São 777 delas reconhecidas na Bahia pela Secretaria De Promoção Da Igualdade. Dos 23 municípios com 233 parques eólicos, 10 têm comunidades de fundo e fecho de pasto.
Os parques eólicos são instalados, para aproveitamento do vento, predominantemente em topos de serra da Caatinga, onde está o apelidado “corredor dos ventos”. É nessas regiões, no entanto, que animais se refugiam e reproduzem. Em épocas de seca, é também para o alto que vão – lá estão trechos melhores para se alimentarem.
"Sem criação, vamos viver do quê?
Campo Largo é uma das 23 comunidades de fundo e fecho de pasto de Sento Sé, no Norte da Bahia. Os moradores estão a um quilômetro do parque eólico mais próximo e elaboraram um ofício para solicitar que as residências sejam forradas por gesso, como forma de atenuar os sons. Em setembro, o pedido será discutido em reunião com uma das empresas.
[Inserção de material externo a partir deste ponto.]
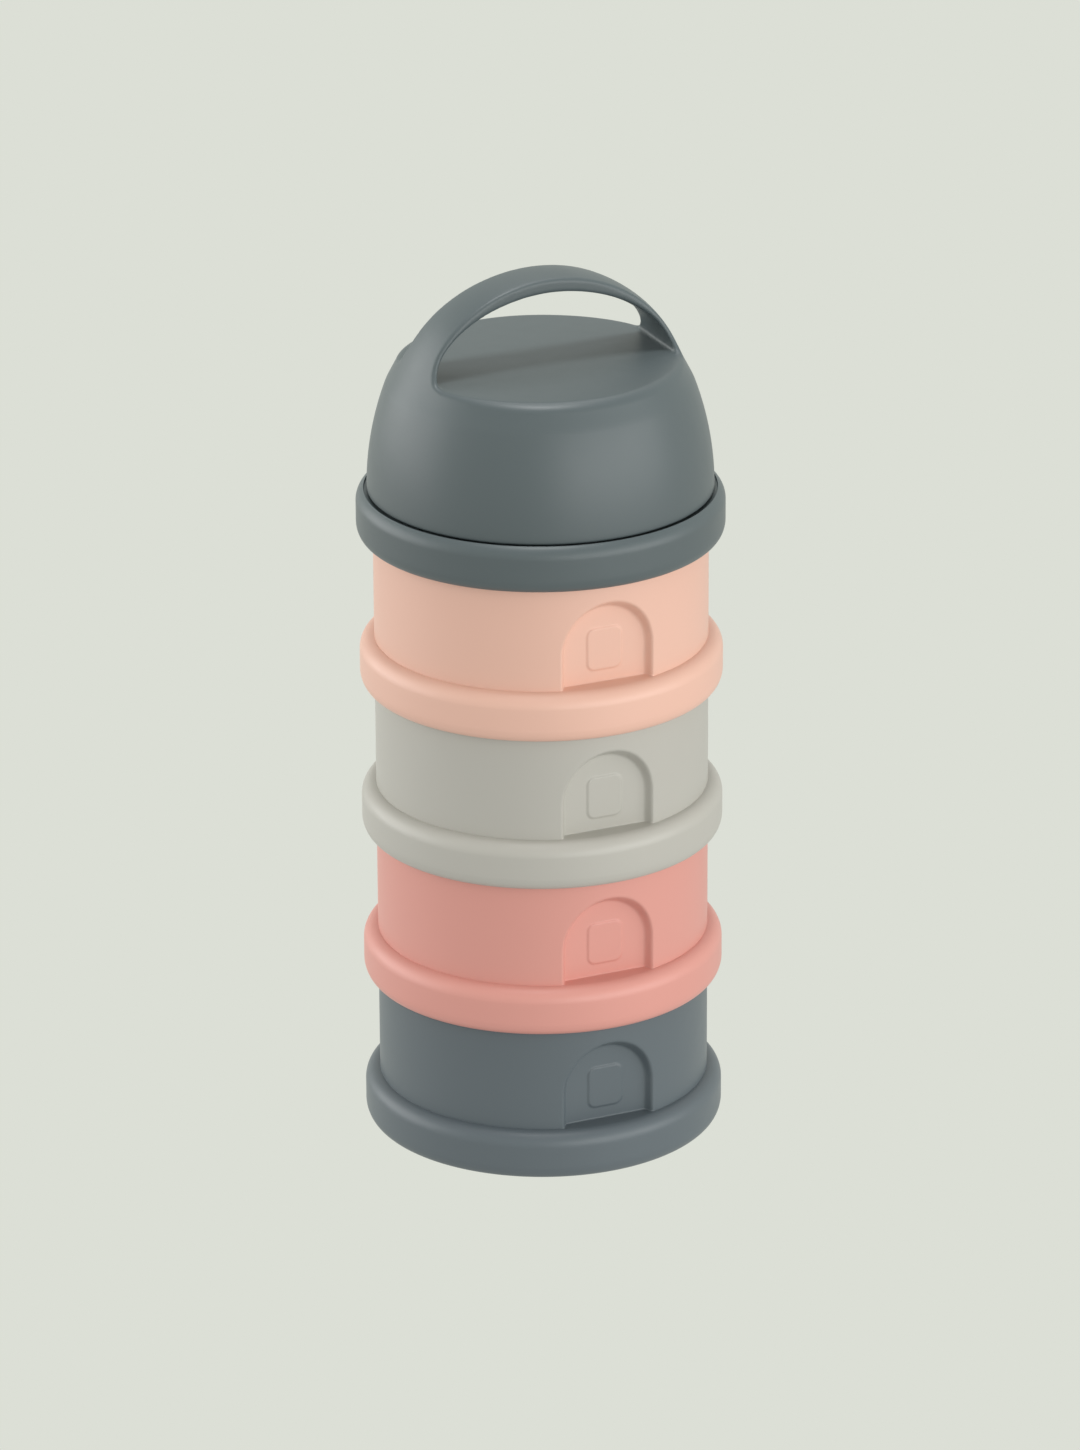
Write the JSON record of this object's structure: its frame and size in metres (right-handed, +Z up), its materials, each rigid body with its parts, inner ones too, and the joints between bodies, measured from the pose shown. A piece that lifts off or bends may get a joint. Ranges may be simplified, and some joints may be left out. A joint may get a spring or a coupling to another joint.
{
  "type": "formula dispenser",
  "caption": "Stack of round screw-together powder cups with arched label windows, a pouring funnel and a domed screw cap with an integral carry handle.",
  "frame": {"origin": "centre of the bottom rim, on the surface it stands on", "axes": "+Z up the stack's axis, the handle runs along X, the label windows face -Y"},
  "size_m": [0.093, 0.093, 0.2274],
  "materials": {
    "slate_plastic": "satin moulded polypropylene, slate grey",
    "coral_plastic": "satin moulded polypropylene, coral pink",
    "grey_plastic": "satin moulded polypropylene, warm light grey",
    "peach_plastic": "satin moulded polypropylene, peach",
    "silicone": "translucent milky silicone"
  },
  "bodies": {
    "slate_cup": {"compartment_slate": "slate_plastic"},
    "coral_seal": {"seal_coral": "silicone"},
    "coral_cup": {"compartment_coral": "coral_plastic"},
    "grey_seal": {"seal_grey": "silicone"},
    "grey_cup": {"compartment_grey": "grey_plastic"},
    "peach_seal": {"seal_peach": "silicone"},
    "peach_cup": {"compartment_peach": "peach_plastic"},
    "funnel_seal": {"seal_funnel": "silicone"},
    "funnel": {"pour_funnel": "slate_plastic"},
    "cap_seal": {"seal_cap": "silicone"},
    "cap": {"cap": "slate_plastic"}
  },
  "joints": [
    {"name": "coral_lift", "type": "slide", "parent": "slate_cup", "child": "coral_seal", "axis": [0, 0, 1], "range_m": [0, 0.018]},
    {"name": "coral_twist", "type": "hinge", "parent": "coral_seal", "child": "coral_cup", "pos_m": [0, 0, 0.03975], "axis": [0, 0, 1], "range_deg": [0, 360]},
    {"name": "grey_lift", "type": "slide", "parent": "coral_cup", "child": "grey_seal", "axis": [0, 0, 1], "range_m": [0, 0.018]},
    {"name": "grey_twist", "type": "hinge", "parent": "grey_seal", "child": "grey_cup", "pos_m": [0, 0, 0.0795], "axis": [0, 0, 1], "range_deg": [0, 360]},
    {"name": "peach_lift", "type": "slide", "parent": "grey_cup", "child": "peach_seal", "axis": [0, 0, 1], "range_m": [0, 0.018]},
    {"name": "peach_twist", "type": "hinge", "parent": "peach_seal", "child": "peach_cup", "pos_m": [0, 0, 0.11925], "axis": [0, 0, 1], "range_deg": [0, 360]},
    {"name": "funnel_lift", "type": "slide", "parent": "peach_cup", "child": "funnel_seal", "axis": [0, 0, 1], "range_m": [0, 0.018]},
    {"name": "funnel_twist", "type": "hinge", "parent": "funnel_seal", "child": "funnel", "pos_m": [0, 0, 0.159], "axis": [0, 0, 1], "range_deg": [0, 360]},
    {"name": "cap_lift", "type": "slide", "parent": "funnel", "child": "cap_seal", "axis": [0, 0, 1], "range_m": [0, 0.036]},
    {"name": "cap_twist", "type": "hinge", "parent": "cap_seal", "child": "cap", "pos_m": [0, 0, 0.171], "axis": [0, 0, 1], "range_deg": [0, 720]}
  ],
  "couplings": [
    {"joint": "coral_lift", "follows": "coral_twist", "m_per_rad": 0.0028648},
    {"joint": "grey_lift", "follows": "grey_twist", "m_per_rad": 0.0028648},
    {"joint": "peach_lift", "follows": "peach_twist", "m_per_rad": 0.0028648},
    {"joint": "funnel_lift", "follows": "funnel_twist", "m_per_rad": 0.0028648},
    {"joint": "cap_lift", "follows": "cap_twist", "m_per_rad": 0.0028648}
  ]
}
No Brasil, o ruído das eólicas não pode ultrapassar 40 decibéis durante o dia e 35 durante a noite. Em áreas rurais, a percepção do ruído pode ser acentuada devido ao silêncio. Fatores ambientais como o horário e a intensidade do vento aumentam a percepção do barulho. Quando não é possível controlar o som, outras medidas são recomendadas, como o isolamento acústico de casas.
A Associação Brasileira de Energia Eólica (Abeeólica), que representa a indústria eólica, afirma que os aerogeradores ocupam um “pequeno espaço da área do terreno e o resto segue livre para outras atividades, respeitado o espaço de segurança dos aerogeradores das áreas eletrificadas”.
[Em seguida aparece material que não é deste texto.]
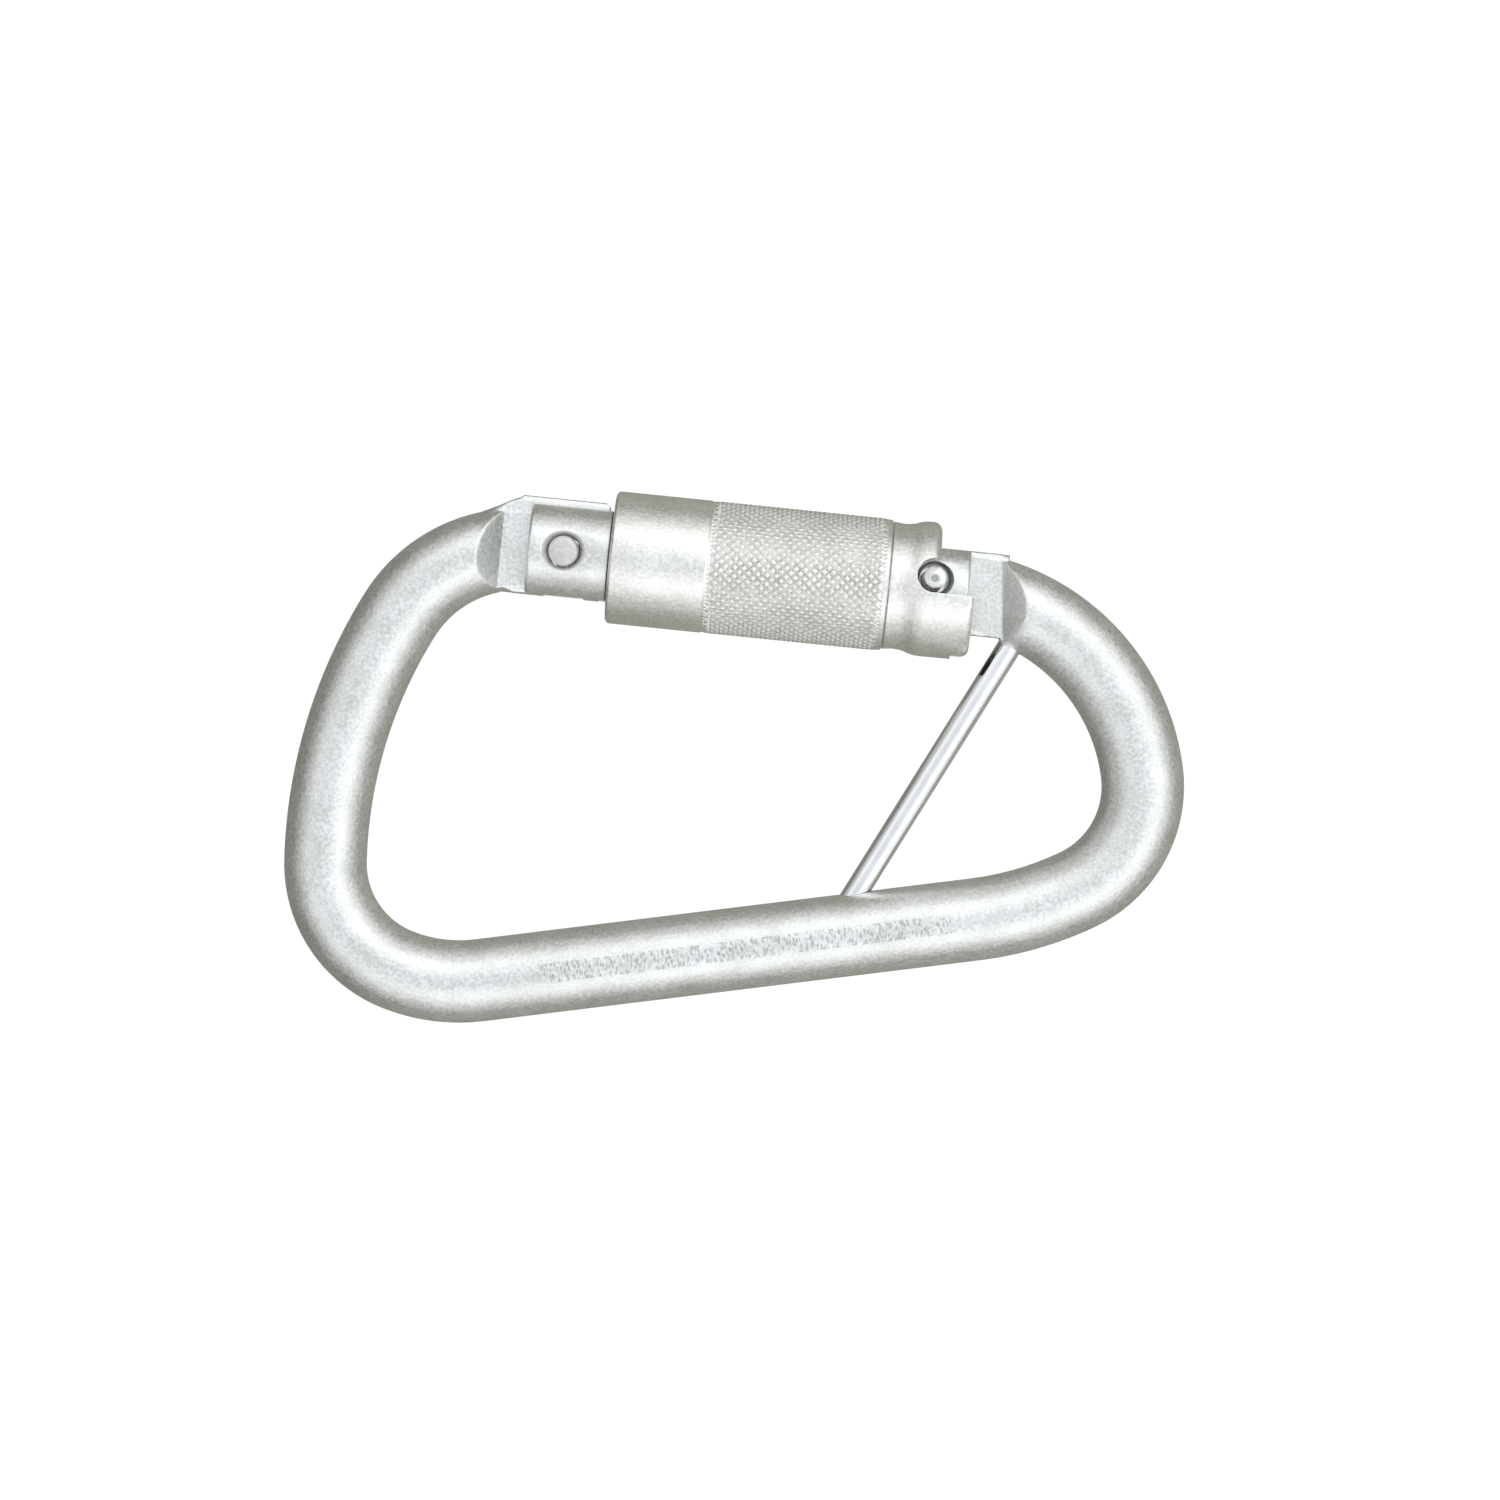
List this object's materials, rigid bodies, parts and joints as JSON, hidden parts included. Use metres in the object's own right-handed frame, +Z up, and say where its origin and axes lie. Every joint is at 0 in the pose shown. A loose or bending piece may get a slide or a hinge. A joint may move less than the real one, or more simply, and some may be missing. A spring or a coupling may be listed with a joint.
{
  "type": "locking carabiner",
  "caption": "Offset-D steel carabiner with a self-closing gate, an auto-locking knurled sleeve that is pushed and then twisted, and a captive pin across the narrow end.",
  "frame": {"origin": "bottom centre of the bounding box, with the carabiner lying flat", "axes": "+X along the length towards the narrow hinge end, +Y towards the gate side, +Z up, square to the plane of the bent bar"},
  "size_m": [0.1098, 0.0648, 0.0165],
  "materials": {
    "zinc_plated_steel": "satin zinc plate",
    "machined_steel": "turned",
    "polished_steel": "polished",
    "spring_steel": "drawn wire"
  },
  "bodies": {
    "root": {"body": "zinc_plated_steel", "captive_pin": "polished_steel"},
    "gate": {"gate_arm": "zinc_plated_steel", "latch_pin": "machined_steel", "hinge_rivet": "machined_steel", "retaining_ring": "spring_steel", "gate_spring": "spring_steel"},
    "plunger": {"gate_plunger": "machined_steel"},
    "sleeve_carrier": {"sleeve_spring": "spring_steel"},
    "sleeve": {"sleeve_barrel": "zinc_plated_steel", "cam_collar": "zinc_plated_steel"}
  },
  "joints": [
    {"name": "gate_pivot", "type": "hinge", "parent": "root", "child": "gate", "pos_m": [0.02429, 0.02164, 0.00823], "axis": [0, 0, 1], "range_deg": [0, 27], "stiffness_Nm_per_rad": 0.3, "springref_deg": -57.3},
    {"name": "plunger_slide", "type": "slide", "parent": "gate", "child": "plunger", "axis": [-0.9949, 0.1011, 0], "range_m": [0, 0.0012], "deforming": ["gate_spring"]},
    {"name": "sleeve_slide", "type": "slide", "parent": "gate", "child": "sleeve_carrier", "axis": [-0.9949, 0.1011, 0], "range_m": [0, 0.0026], "stiffness_N_per_m": 800, "springref_m": -0.006, "deforming": ["sleeve_spring"]},
    {"name": "sleeve_twist", "type": "hinge", "parent": "sleeve_carrier", "child": "sleeve", "pos_m": [-0.0206, 0.025, 0.00823], "axis": [0.9949, -0.1011, 0], "range_deg": [0, 110], "stiffness_Nm_per_rad": 0.015, "springref_deg": -85.94}
  ],
  "couplings": [
    {"joint": "plunger_slide", "follows": "gate_pivot", "m_per_rad": 0.0019}
  ]
}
Homem vê aerogeradores do quintal (Foto: Thomas Bauer/CPT)
Os aerogeradores costumam medir 110 metros (um prédio de 20 andares) e são instalados depois da abertura de estradas e implantação de fundações. O processo demora, em média, um ano e meio. A quantidade de área desmatada depende do empreendimento.
O vaqueiro José insiste em ver o lado bom das coisas, acredita que as comunidades podem ser beneficiadas, seja pelo apoio de empresas a projetos ou renda para o município. “Mas quebra a gente porque não tem como mais criar o que tinha”, lamenta. Nisso, não consegue ser positivo. Ele e os outros moradores não são remunerados pelo parque.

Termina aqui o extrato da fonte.